2024年4月以降の為替市場をイメージすると、FRBの利下げとうイベントが待っている。目先、FRBの利下げは、米経済が強すぎてはっきりと見通せないが、筆者は6月くらいにはあってもおかしくはないとみる。FRBの利下げがドル安円高の要因になれば、日銀の追加利上げは当分の間は考えにくい。しかし、利下げに反応して、米経済が再加速すれば、今度はドル高円安に向かうので、日本の輸入物価は上がっていく。これは、FRBの利下げが複数回の場合もあるだろう。筆者は、早ければ2024年10~12月にもそうした場面が来る可能性があるとみている。つまり、インターバルは約半年間になるという読み筋だ。

おそらく、その場合であっても、日銀の利上げ幅は小さいだろう。マイナス金利解除で▲0.1%→0.1%にした後、追加利上げでは0.1%→0.25%を試すだろう。

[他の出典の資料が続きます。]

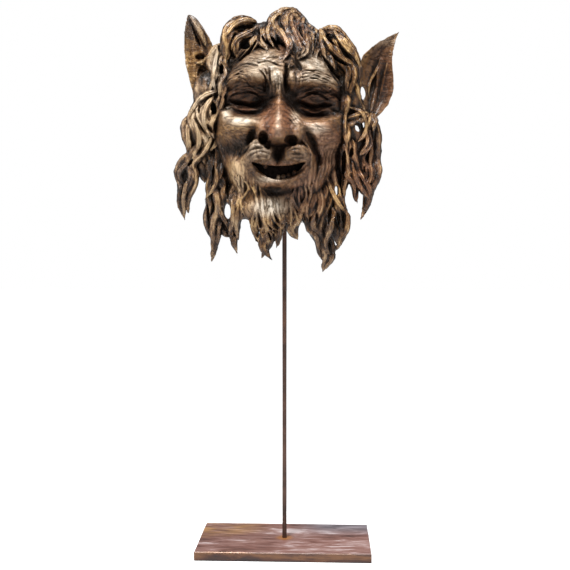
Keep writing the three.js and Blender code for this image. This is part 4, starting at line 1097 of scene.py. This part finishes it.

この場合も、極めて緩和的な環境が維持される。

ポイントは、この程度の日銀の利上げであれば、為替レートに対しては、FRBの政策の方が遙かにインパクトが大きいということである。為替レートは、2024年内に1ドル150~155円まで円安が進んでもおかしくはないとみられる。

YCCと国債買い入れ

少し前までは、マイナス金利解除とセットで、YCC撤廃が言われた。しかし、YCC撤廃は必然ではない。内田副総裁は、「YCCの枠組みを廃止するにせよ、何らかの形で残すによせ、その後の国債買い入れをどうしていくのか、その課程で、いかに市場の安定を保っていくのかを考えなければなりません」と説明する。この意味は、長期金利の安定は保つということだろう。記者会見後の質疑では、「いきなり買い入れを止めるということはあり得ない」と話している。

また、それと区別して、「ETFとJ-REITの買い入れは、2%目標の持続的・安定的な実現が見通せるようになり、大規模緩和を修正するときには、この買い入れもやめるのが自然です」と加えている。このEFT等の買い入れは、2021年3月の方針転換で事実上、買い入れを停止しているので、仮に終了してもインパクトは大きくないと理解しているようだ。

日銀は、大規模緩和の前は、長期国債を成長資金の供給という名目で行い、銀行券ルールを敷いていた。銀行券ルールとは、2001年3月まで、「長期国債の保有額が銀行券発行残高を上回らない」という自主規制である。YCCの趣旨は、長期金利の跳ね上がりを抑えることであり、出口戦略を進める上でもそうした金利跳ね上がりには警戒しているはずだ。つまり、金利跳ね上がりに備えるために、出口戦略がある程度まで完成しないうちは、長期国債の買い入れを2001年以前には戻さないとみてよい。